Truman’s memoirs carry no regretful afterthought. The question of whether the U.S. should proceed with the development of the hydrogen bomb was also presidential and had to be hard-nosed, in view of the USSR’s likely purposes. Hence Truman’s dismissive description of J. Robert Oppenheimer (father of the Hiroshima bomb) as a “cry-baby” on account of his conscientious objection to taking the next “logical” step in securing the defence and well-being of the United States. Truman’s later conduct confirmed that, as he reminded himself by a sign on his Oval Office desk, “The Buck Stops Here.” The Oxford moralists make no mention of the president’s abrupt refusal of General of the Army Douglas Mac-Arthur’s wish to use the bomb against China, the palpable ally of North Korea in a current war.

Truman immediately fired and retired the five-starry MacArthur, despite his almost mythical place in the war against the Japanese and his subsequent proconsular rule over the democratization of Japan and its enrollment among America’s allies. MacArthur was granted a ticker-tape farewell parade in New York before he faded away. Truman’s action, despite its at-the-time unpopularity, is evidence that neither recklessness nor savagery was an abiding characteristic of the president who stood boldly and unequivocally against the strident menace of the USSR.

In The Sovereignty of Good (1970), Murdoch advocates a neo-Platonism that demands we always tell the truth. A cited instance of that moral rigor has it that, if asked by an S.S. officer whether there are Jews hiding in the house, the requirement to be truthful, even if it leads to the arrest and murder of any old Ann Frank, must override any other consideration. Could there be any more chilling proclamation of the abrogation of personal responsibility? Her nostalgia for some unselfish notion of virtue goes back to Murdoch’s youthful membership in the Communist Party.

Elizabeth Anscombe’s seven children testify to the sincerity of her Catholicism. Reliance on its precepts and her devotion to Wittgenstein inspired her and her always sockless husband, Peter Geach, to give her idol, the scion of the second-richest Jew in the world of his time, a Christian burial. This was of a piece with her co-religionists in Europe in centuries previous, who had had no compunction in sequestering and baptizing the children of deported Jews. When survivors sought reunion with their offspring, they were not infrequently lied to, for moral reasons, about their location or led to believe that they had died. Such is the abiding influence of metaphysics and its castles in the air.

The quartet celebrated in Metaphysical Animals had the common luxury of moralizing without risk of practical consequences. The upper-crusty Oxonian males decided to proceed with honoring Truman, whose appearance excited no known objection among students or citizens.

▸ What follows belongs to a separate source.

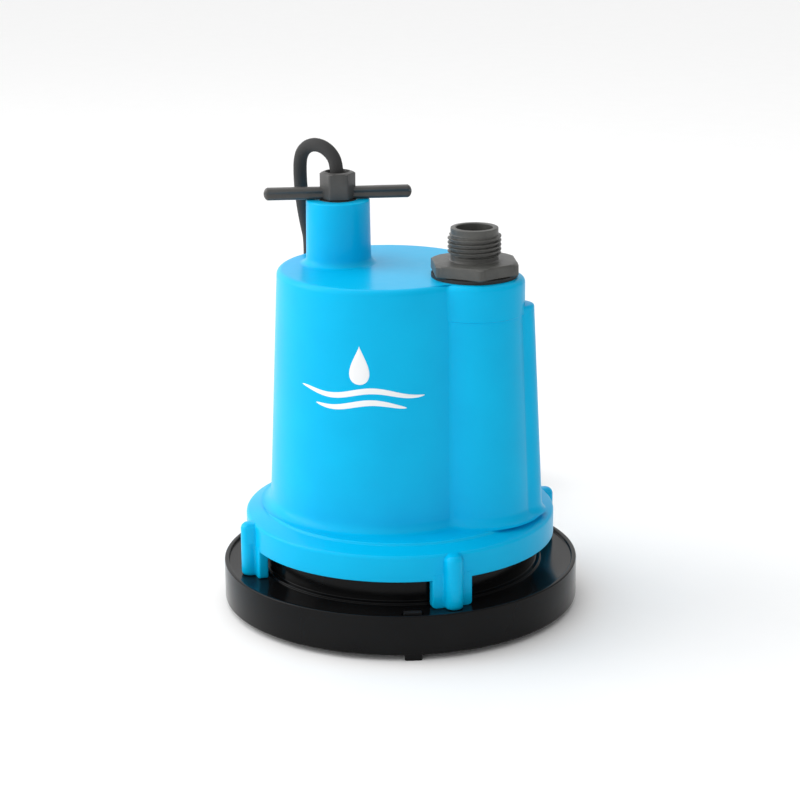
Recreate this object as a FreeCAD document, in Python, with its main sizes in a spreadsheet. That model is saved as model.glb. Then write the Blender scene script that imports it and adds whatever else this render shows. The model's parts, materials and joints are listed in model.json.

No mention is made of his presidential endorsement of the Marshall Plan, without which Europe’s economy might well never have had its spectacular resurgence.

No one questions the quartet’s right to scrupulous objection. Is it unkind (“inappropriate” is the current cant) to remark that it was based on no undeniably philosophical principle? Is it a slur on these four women to suspect that their parade of moral refinement was not without an element of self-importance, self-advancement even? Failure to consider that possibility, among other complacencies, deprives Metaphysical Animals of a claim to be more than a generous and gossipy encomium.